Upon review of the statutory provisions and Rule 74.08, we find there to be conflict as to whether a judgment lien arises when the judgment is entered, as mandated by sections 510.360 and Rule 74.08, when the judgment is abstracted pursuant to section 510.500, or within five days after rendition of a final judgment as required by section 511.510. We further note that Missouri courts have stated both that a judgment is not a lien until it is properly abstracted, citing section 511.500, (Metmor Financial, Inc. v. Landoll Corp., 976 S.W.2d 454, 459 (Mo.App.W.D. 1998), City of Belton v. Community Bank, N.A., 863 S.W.2d 345, 347 (Mo.App.W.D. 1993)), and that the lien of a judgment commences upon entry of the judgment in accordance with sections 511.350, 511.360 and Rule 74.08 (First American Title Ins. Co. v. Birdsong, 31 S.W.3d 531, 536 (Mo.App.S.D. 2000), Young Electric Sign Co. v. Duschell Furniture of Arizona, Inc., 9 S.W.3d 685, 686 (Mo.App. E.D 1999), Meyer v. Ragar, 935 S.W.2d 97, 99 (Mo.App.W.D. 1996), Pruellage v. De Seaton Corp., 407 S.W.2d 36, 39 (Mo.App.E.D. 1966)). Further, commentators have noted the lack of clarity regarding this question. See Theodore H. Hellmuth, Missouri Practice, Real Estate Law-Transactions, sec. 1441 (1998); II Mo. Real Estate Practice section 15.50 (MoBar4th ed. 2000).
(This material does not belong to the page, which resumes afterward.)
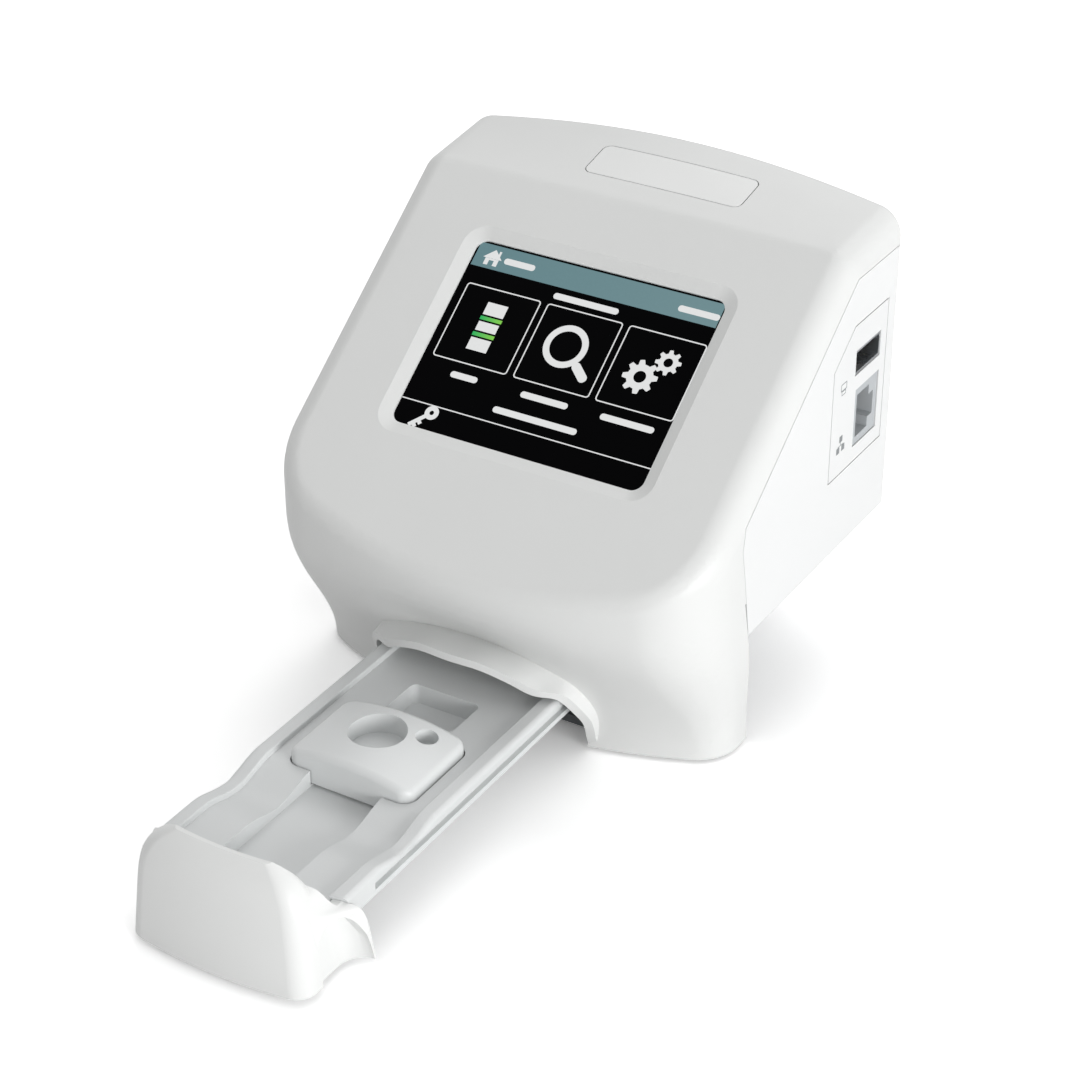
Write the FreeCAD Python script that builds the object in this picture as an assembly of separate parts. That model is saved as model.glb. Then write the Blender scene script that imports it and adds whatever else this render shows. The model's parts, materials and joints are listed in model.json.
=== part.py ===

However, Supreme Court rules govern over contradictory statutes in procedural matters. State v. Reese, 920 S.W.2d 94, 95 (Mo.banc 1996). The Missouri Supreme Court may establish rules relating to practice, procedure and pleading, which shall have the force and effect of law. Mo. Const. art. V, section 5. We find Rule 74.08 procedural in nature, as it provides a means for enforcing a judgment, rather than creating or defining an individual's rights. See State ex rel. Union Elec. Co. v. Barnes, 893 S.W.2d 804, 805 (Mo. 1995). Therefore, we apply Rule 74.08 to the case at hand, and conclude that MHTC's judgment lien arose when the judgment was entered on June 3, 1994. Thus, the trial court erred in concluding that pursuant to section 511.500 the judgment against the Matulas was not a judgment lien on their property on June 3, 1994.
We reverse and remand for proceedings consistent with this opinion.